Member of the Vermont House of Representatives from the Windham-Bennington-Windsor district
- In office 2017 – July 25, 2024
- Preceded by: Oliver Olsen
- Succeeded by: Christopher Morrow

Personal details
- Born: Kelly MacLaury Pajala December 15, 1978 (age 47) Pennington, New Jersey, U.S.
- Party: Independent
- Children: 2
- Education: Skidmore College (BA)

= Kelly Pajala =

American politician (born 1978)

Kelly MacLaury Pajala (born December 15, 1978) is an American politician who served as a member of the Vermont House of Representatives from the Windham-Bennington-Windsor district as an independent.

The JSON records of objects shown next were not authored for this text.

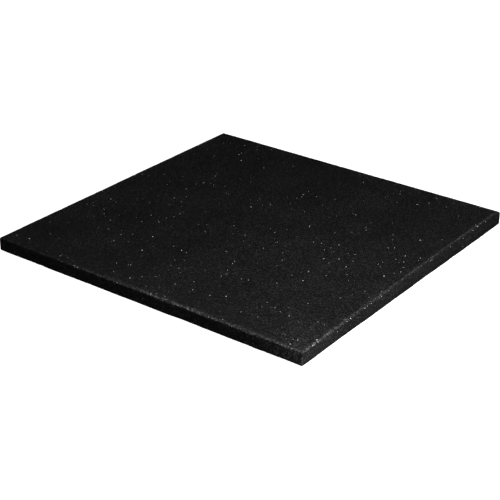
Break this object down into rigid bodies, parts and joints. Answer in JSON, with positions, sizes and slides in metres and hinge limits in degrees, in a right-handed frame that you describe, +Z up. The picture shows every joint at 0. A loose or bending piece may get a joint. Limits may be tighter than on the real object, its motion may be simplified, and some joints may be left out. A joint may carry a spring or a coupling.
{
  "type": "rubber gym floor tile",
  "caption": "Square slab of bonded black rubber crumb with eased edges, laid side by side as an impact-damping gym floor.",
  "frame": {"origin": "middle of the flat underside", "axes": "+Z up through the thickness, +X and +Y square to two neighbouring side faces"},
  "size_m": [0.5, 0.5, 0.02],
  "materials": {
    "crumb_rubber": "matte"
  },
  "bodies": {
    "root": {"tile": "crumb_rubber"}
  },
  "joints": []
}
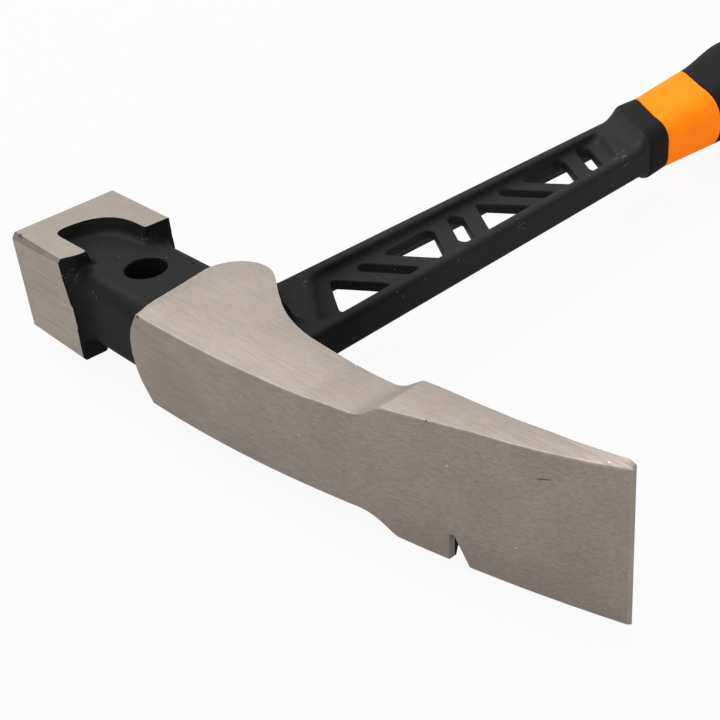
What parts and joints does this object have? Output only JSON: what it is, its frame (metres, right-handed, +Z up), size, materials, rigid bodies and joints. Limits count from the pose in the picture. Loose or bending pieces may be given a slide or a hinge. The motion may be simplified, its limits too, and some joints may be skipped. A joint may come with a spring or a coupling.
{
  "type": "bricklayer hammer",
  "caption": "One-piece forged bricklayer hammer with a square poll, a pierced neck, a curved flaring blade, a truss-cut I-beam shaft and a two-colour moulded grip.",
  "frame": {"origin": "centre of the bounding box's footprint, at its bottom: the hammer lies on its side with the lower corner of the cutting edge at Z 0", "axes": "+X from the poll to the blade, +Y from the head along the shaft to the butt, +Z up across the blade's width"},
  "size_m": [0.1702, 0.29, 0.0358],
  "materials": {
    "forging": "satin black paint, ground bright on the lands, poll, cheek and blade",
    "orange_plastic": "satin",
    "soft_black": "matte"
  },
  "bodies": {
    "root": {"forged_body": "forging", "grip_core": "orange_plastic", "front_collar": "soft_black", "grip_sleeve": "soft_black", "butt_cap": "orange_plastic"}
  },
  "joints": []
}
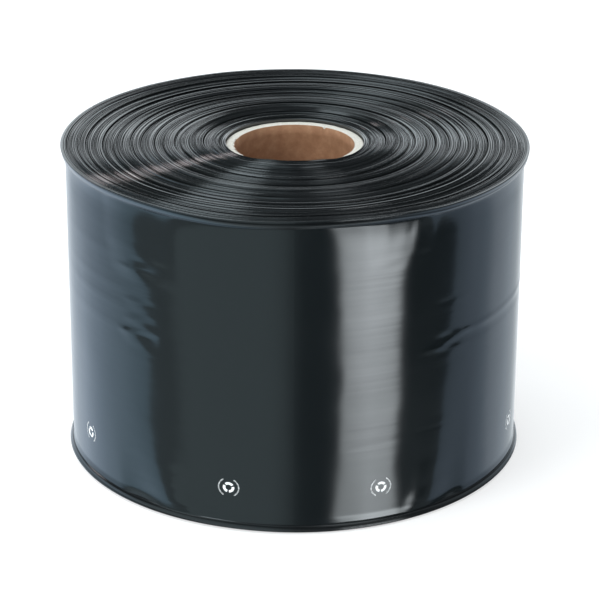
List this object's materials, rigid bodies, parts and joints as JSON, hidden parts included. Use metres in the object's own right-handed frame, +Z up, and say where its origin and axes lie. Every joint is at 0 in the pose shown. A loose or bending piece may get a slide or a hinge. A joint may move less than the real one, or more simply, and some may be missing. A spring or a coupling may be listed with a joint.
{
  "type": "roll of poly tubing",
  "caption": "Roll of flattened dark plastic tubing wound on a paperboard core, standing on its end, for cutting and sealing into bags.",
  "frame": {"origin": "centre of the lower end, on the surface that the roll stands on", "axes": "+Z up along the core's axis; the free end of the film is at the back, towards -X and +Y"},
  "size_m": [0.3007, 0.3005, 0.2065],
  "materials": {
    "paperboard": "bare spiral-wound paperboard with a brown paper lining",
    "film": "glossy dark blue-grey polyethylene film"
  },
  "bodies": {
    "root": {"core": "paperboard", "film_roll": "film"}
  },
  "joints": []
}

==Early life and education==

Kelly MacLaury Pajala was born in Pennington, New Jersey, on December 15, 1978, and her family moved to Vermont when she was eleven. She graduated from the Burr and Burton Academy and Skidmore College with a Bachelor of Arts in women's studies. Pajala served as the assistant town clerk in Weston and town clerk in Londonderry, Vermont.

==Vermont House of Representatives==

In 2017, Oliver Olsen, an independent member of the Vermont House of Representatives, resigned to focus on his business career. Governor Phil Scott appointed Pajala as she was also an independent. She won in the 2018 and 2020 elections without opposition. She serves on the Human Services committee.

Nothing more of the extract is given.